Inocência e inconsequência
Gustavo de Almeida Ribeiro
Vou contar dois casos curiosos que me chegaram às mãos na Defensoria Pública. Não vou colocar os números dos processos para preservar a identidade das pessoas e, além disso, por estar muito mais interessado nas histórias que no Direito.
Inocência
Há algum tempo, recebi um habeas corpus em que se discutia a intenção de uma mãe em representar o namorado de sua filha, menor de 14 anos, por tê-la engravidado (importa dizer que o fato ocorreu antes da edição da Lei 12.015/2009).
Mãe e filha, bem como o namorado desta, moravam em um acampamento de sem-terra. O rapaz, com 19 anos, frequentava a barraca da namorada, de 13, com o conhecimento e consentimento da mãe. Sem os devidos cuidados contraceptivos, sobreveio a gravidez.
A mãe, preocupada com o sustento do neto, procurou a polícia para pedir que o rapaz fosse responsabilizado pelo que fez, pelo que sua manifestação foi tomada como representação.
Foi instaurada a ação penal, restando o rapaz condenado por estupro.
Importa destacar, todavia, que todas as vezes em que ouvida, a senhora afirmou categoricamente que não queria que o genro fosse preso, mas sim que ele assumisse e sustentasse seu filho, neto dela, até porque, detido, ele não teria condição de auferir renda.
A ordem foi concedida no STF, sendo considerado que não houve, em momento algum, intenção, por parte da vítima ou de sua família, em representar.
Eu acredito nas palavras da senhora, em sua ingenuidade em procurar a polícia, talvez a única figura do Estado a que ela tivesse acesso, com o objetivo não de instauração da persecução penal, mas sim de cobrar alimentos.
A inocência dela teve preço alto, pelo menos o resultado foi favorável.
Inconsequência
Já hoje recebi um caso bastante representativo da conduta do brasileiro. Acho que boa parte dos cidadãos deste país age com inconsequência, em todas as esferas da sociedade, sendo mais graves, todavia, as condutas do mais poderosos, por causarem mais danos
Recebi um habeas corpus impetrado de próprio punho em que a paciente fora condenada por crime contra o patrimônio.
Ela teria subtraído dinheiro da tia que, para se defender, procurou a polícia, que instaurou inquérito e fez seu trabalho.
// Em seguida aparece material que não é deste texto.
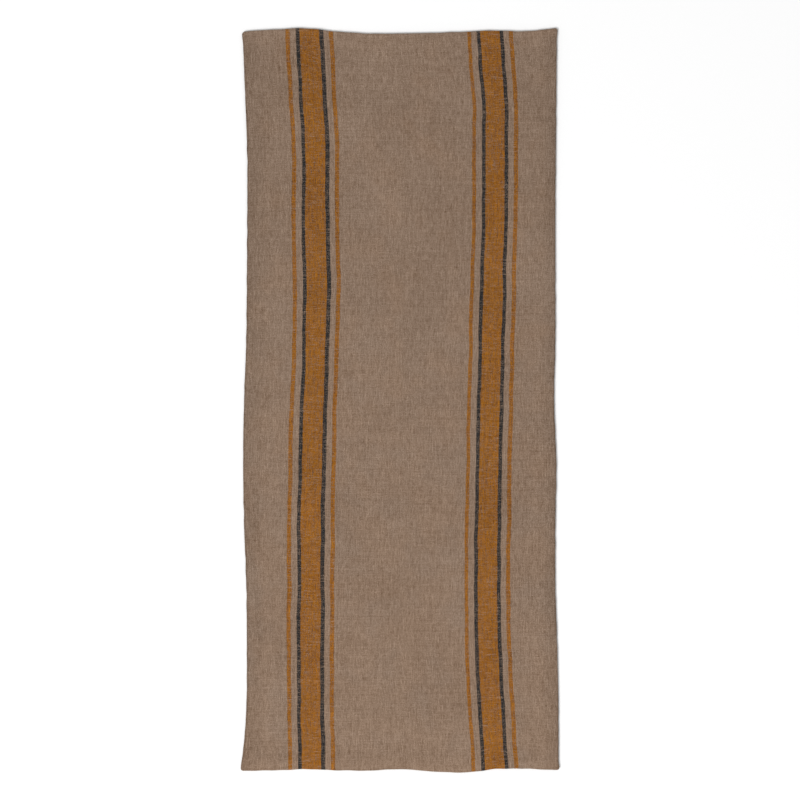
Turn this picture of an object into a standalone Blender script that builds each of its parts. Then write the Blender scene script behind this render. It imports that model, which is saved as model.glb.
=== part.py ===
"""A lined table runner, lying flat.

Two linen cloths of the same size, a striped face and a plain back, are sewn right sides
together round the edge and turned right side out through a gap left in one long side. Each
cloth then wraps over its own edge: the outer skin, the fold, and the seam allowance lying
inside. The seam's two threads lie in those folds, and a third closes the gap.

Metres. +Y runs along the runner, +Z points up out of the face, and the origin is on the table
under the middle of the runner.
"""

import math

import bmesh
import bpy

# Overall size
WIDTH = 0.500
LENGTH = 1.200

# Cloth and seam
CLOTH = 0.0005
SEAM_ALLOWANCE = 0.010
CORNER_RADIUS = 0.005
CORNER_STEPS = 5
FOLD_STEPS = 4
FOLD_FLAT = 0.0001

# Sewing thread, which fills the space between neighbouring layers of cloth
THREAD_DIAMETER = 0.0003
THREAD_CLEARANCE = 0.0001

# The gap in the left side, which the runner was turned through
TURNING_GAP = 0.120
TURNING_GAP_CENTRE = -0.260
HAND_STITCH = 0.004
HAND_STITCH_DEPTH = 0.0015

# Sizes that follow
LAYER_SPACE = THREAD_DIAMETER + 2 * THREAD_CLEARANCE
PANEL_HEIGHT = 2 * CLOTH + LAYER_SPACE
THICKNESS = 2 * PANEL_HEIGHT + LAYER_SPACE
FOLD_RADIUS = (PANEL_HEIGHT - FOLD_FLAT) / 2
SEAM_INSET = CLOTH + THREAD_CLEARANCE + THREAD_DIAMETER / 2


def clear_scene():
    """Removes every object that the script opens on."""
    for old in list(bpy.data.objects):
        bpy.data.objects.remove(old, do_unlink=True)


def make_material(name, colour, roughness):
    """A plain, non-metallic cloth or thread material."""
    material = bpy.data.materials.new(name)
    material.use_nodes = True
    shader = material.node_tree.nodes["Principled BSDF"]
    shader.inputs["Base Color"].default_value = (*colour, 1.0)
    shader.inputs["Roughness"].default_value = roughness
    shader.inputs["Metallic"].default_value = 0.0
    return material


def into(collection, piece, material):
    """Moves a new piece into the runner's collection and gives it its one material."""
    for old in list(piece.users_collection):
        old.objects.unlink(piece)
    collection.objects.link(piece)
    piece.data.materials.clear()
    piece.data.materials.append(material)


def turned_panel(name, skin_z, inward):
    """One cloth with its allowance turned in, as a rounded sheet wrapped over its own edge.

    The outer skin lies at skin_z, and inward, +1 or -1, is the way from it to the inside. The
    mesh is the cloth's outer surface, and Solidify adds its thickness on the inner side.
    """
    bpy.ops.mesh.primitive_plane_add(size=1, location=(0, 0, skin_z))
    panel = bpy.context.object
    panel.name = name
    panel.scale = (WIDTH, LENGTH, 1)
    bpy.ops.object.transform_apply(location=True, rotation=False, scale=True)

    mesh = panel.data
    mesh.name = name
    bm = bmesh.new()
    bm.from_mesh(mesh)
    bmesh.ops.bevel(
        bm,
        geom=bm.verts[:],
        offset=CORNER_RADIUS,
        offset_type="OFFSET",
        segments=CORNER_STEPS,
        profile=0.5,
        affect="VERTICES",
    )

    def pull_rim(move, shrink):
        rim = [edge for edge in bm.edges if edge.is_boundary]
        pulled = bmesh.ops.extrude_edge_only(bm, edges=rim)
        verts = [item for item in pulled["geom"] if isinstance(item, bmesh.types.BMVert)]
        bmesh.ops.translate(bm, verts=verts, vec=(0, 0, move))
        bmesh.ops.scale(bm, verts=verts, vec=(*shrink, 1))

    pull_rim(inward * PANEL_HEIGHT, (1, 1))
    pull_rim(0, (1 - 2 * SEAM_ALLOWANCE / WIDTH, 1 - 2 * SEAM_ALLOWANCE / LENGTH))

    bmesh.ops.recalc_face_normals(bm, faces=bm.faces[:])
    skin = max(bm.faces, key=lambda face: face.calc_area())
    if skin.normal.z * inward > 0:
        bmesh.ops.reverse_faces(bm, faces=bm.faces[:])
    bm.to_mesh(mesh)
    bm.free()
    mesh.shade_smooth()
    mesh.set_sharp_from_angle(angle=math.radians(40))

    fold = panel.modifiers.new("fold", "BEVEL")
    fold.limit_method = "ANGLE"
    fold.angle_limit = math.radians(60)
    fold.offset_type = "OFFSET"
    fold.width = FOLD_RADIUS
    fold.segments = FOLD_STEPS
    fold.use_clamp_overlap = False

    cloth = panel.modifiers.new("cloth", "SOLIDIFY")
    cloth.thickness = CLOTH
    cloth.offset = -1
    cloth.use_even_offset = True
    return panel


def corner_arc(centre, start, inset):
    """Points round one corner, turning a quarter circle clockwise from the start angle."""
    radius = CORNER_RADIUS - inset
    points = []
    for step in range(CORNER_STEPS + 1):
        angle = start - math.pi / 2 * step / CORNER_STEPS
        points.append((centre[0] + radius * math.cos(angle), centre[1] + radius * math.sin(angle)))
    return points


def seam_line(inset):
    """The seam, from the top of the turning gap clockwise to its foot."""
    middle_x = WIDTH / 2 - CORNER_RADIUS
    middle_y = LENGTH / 2 - CORNER_RADIUS
    side_x = inset - WIDTH / 2
    line = [(side_x, TURNING_GAP_CENTRE + TURNING_GAP / 2)]
    line += corner_arc((-middle_x, middle_y), math.pi, inset)
    line += corner_arc((middle_x, middle_y), math.pi / 2, inset)
    line += corner_arc((middle_x, -middle_y), 0, inset)
    line += corner_arc((-middle_x, -middle_y), -math.pi / 2, inset)
    line.append((side_x, TURNING_GAP_CENTRE - TURNING_GAP / 2))
    return line


def hand_stitches(inset):
    """Square steps along the turning gap: along one fold, in, along the other, and out."""
    outer_x = inset - WIDTH / 2
    inner_x = outer_x + HAND_STITCH_DEPTH
    count = round(TURNING_GAP / HAND_STITCH) - 1
    first_y = TURNING_GAP_CENTRE - count * HAND_STITCH / 2
    line = []
    for step in range(count):
        y = first_y + step * HAND_STITCH
        x = outer_x if step % 2 else inner_x
        line += [(x, y), (x, y + HAND_STITCH)]
    return line


def thread(name, line, z):
    """A sewing thread along a line of points at one height."""
    curve = bpy.data.curves.new(name, "CURVE")
    curve.dimensions = "3D"
    curve.bevel_depth = THREAD_DIAMETER / 2
    curve.bevel_resolution = 2
    curve.use_fill_caps = True
    spline = curve.splines.new("POLY")
    spline.points.add(len(line) - 1)
    for point, (x, y) in zip(spline.points, line):
        point.co = (x, y, z, 1)
    return bpy.data.objects.new(name, curve)


def build():
    clear_scene()
    runner = bpy.data.collections.new("table_runner")
    bpy.context.scene.collection.children.link(runner)

    striped_linen = make_material("striped_linen", (0.255, 0.174, 0.123), 0.9)
    plain_linen = make_material("plain_linen", (0.262, 0.180, 0.128), 0.9)
    sewing_thread = make_material("sewing_thread", (0.230, 0.160, 0.110), 0.6)

    into(runner, turned_panel("back_panel", 0, 1), plain_linen)
    into(runner, turned_panel("face_panel", THICKNESS, -1), striped_linen)

    seam = seam_line(SEAM_INSET)
    into(runner, thread("seam_bobbin_thread", seam, PANEL_HEIGHT / 2), sewing_thread)
    into(runner, thread("seam_needle_thread", seam, THICKNESS - PANEL_HEIGHT / 2), sewing_thread)
    into(runner, thread("closing_thread", hand_stitches(SEAM_INSET), THICKNESS / 2), sewing_thread)


build()
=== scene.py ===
# %% [markdown]
# # A lined linen table runner
#
# The runner is two linen cloths of one size: a face with two groups of woven stripes, and a
# plain back. They are sewn together inside out, turned right side out through a gap in one side,
# and the gap is closed by hand. Each cloth then wraps over its own edge, so nothing shows there
# but two soft folds with a groove between them, and the raw edges lie hidden inside.
#
# The CAD model holds the size and the place of every piece. This script keeps that frame and
# gives each piece the shape and finish of real cloth and thread.

# %% Load the frame
import math

import bpy
import numpy as np
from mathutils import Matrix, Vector, noise


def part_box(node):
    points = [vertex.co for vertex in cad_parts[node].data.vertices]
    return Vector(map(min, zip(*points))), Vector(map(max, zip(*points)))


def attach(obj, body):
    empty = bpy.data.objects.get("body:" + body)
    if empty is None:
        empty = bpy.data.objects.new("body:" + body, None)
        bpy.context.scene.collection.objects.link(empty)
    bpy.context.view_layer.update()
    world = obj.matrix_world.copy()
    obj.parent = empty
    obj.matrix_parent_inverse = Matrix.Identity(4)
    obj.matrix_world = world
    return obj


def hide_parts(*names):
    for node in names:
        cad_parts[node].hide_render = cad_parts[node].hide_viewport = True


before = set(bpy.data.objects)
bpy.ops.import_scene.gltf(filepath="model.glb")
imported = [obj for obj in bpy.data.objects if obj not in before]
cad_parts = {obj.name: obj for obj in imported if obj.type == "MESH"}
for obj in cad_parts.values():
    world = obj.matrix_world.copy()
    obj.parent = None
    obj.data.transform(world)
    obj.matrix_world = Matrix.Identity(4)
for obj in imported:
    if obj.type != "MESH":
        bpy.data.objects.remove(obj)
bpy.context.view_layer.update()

MM = 0.001

# %% [markdown]
# ## Sizes
#
# Every size that the frame knows is read from it. The face panel's box gives the runner's
# outline and the height of one folded cloth, and a seam thread's box gives the thread's
# thickness and how far inside the edge the seam lies. Only what a box can't tell is given here:
# the thickness of the linen, the turned-in allowance and the roundness of the corners.

# %% Read the sizes
face_low, face_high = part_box("face_panel")
needle_low, needle_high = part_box("seam_needle_thread")
closing_low, closing_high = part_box("closing_thread")

HALF_WIDTH = (face_high[0] - face_low[0]) / 2
HALF_LENGTH = (face_high[1] - face_low[1]) / 2
TOP = face_high[2]
PANEL_HEIGHT = face_high[2] - face_low[2]
FOLD_RADIUS = PANEL_HEIGHT / 2
THREAD = needle_high[2] - needle_low[2]
SEAM_INSET = face_high[0] - needle_high[0] + THREAD / 2

LINEN = 0.5 * MM
ALLOWANCE = 10 * MM
CORNER_RADIUS = 5 * MM
print("outline", round(HALF_WIDTH * 2, 4), "by", round(HALF_LENGTH * 2, 4), "m")
print("seam inset", round(SEAM_INSET / MM, 2), "mm")

# %% [markdown]
# ## Camera
#
# The runner is looked at from straight above. From three metres up, through a long lens, the
# edges aren't seen at a slant, and the runner fills the height of the picture with a little
# room at both ends. The field is the height of the picture where the runner lies, in metres.

# %% Place the camera
FIELD = 1.292
LENS = 85
SENSOR = 36
CAMERA_SIDE = -1.0 * MM
CAMERA_ALONG = 1.0 * MM

camera_data = bpy.data.cameras.new("camera")
camera_data.lens = LENS
camera_data.sensor_width = SENSOR
camera_data.clip_end = 50
camera = bpy.data.objects.new("camera", camera_data)
bpy.context.scene.collection.objects.link(camera)
camera.location = (CAMERA_SIDE, CAMERA_ALONG, TOP + FIELD * LENS / SENSOR)
bpy.context.scene.camera = camera
print("camera", round(camera.location.z, 3), "m up")

# %% [markdown]
# ## Light and floor
#
# Linen is matt and shows its relief only where light comes from one side more than from the
# others. A pale sky all round gives the even base. One very large lamp models the soft ridges
# without hard shadows, from a long way off, so that both ends of the runner get nearly the same
# light. The colours are shown by the Standard transform, which leaves a dyed colour as it was
# mixed.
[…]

Resultado, a moça foi condenada.
Quando o processo começou a andar e a tia viu a seriedade da coisa, foi até um cartório e registrou que, com medo de seu marido, muito bravo e impaciente com seus gastos excessivos, ela inventou para ele que o dinheiro sumido teria sido subtraído por sua sobrinha. Estimulada por ele, registrou ocorrência achando que tudo ficaria por isso mesmo. Não ficou.
Agora, a sobrinha está condenada e luta para cassar o decreto condenatório.
Eu acredito no desmentido. Como falei, no Brasil as pessoas quase sempre acham que tudo vai ficar por isso mesmo.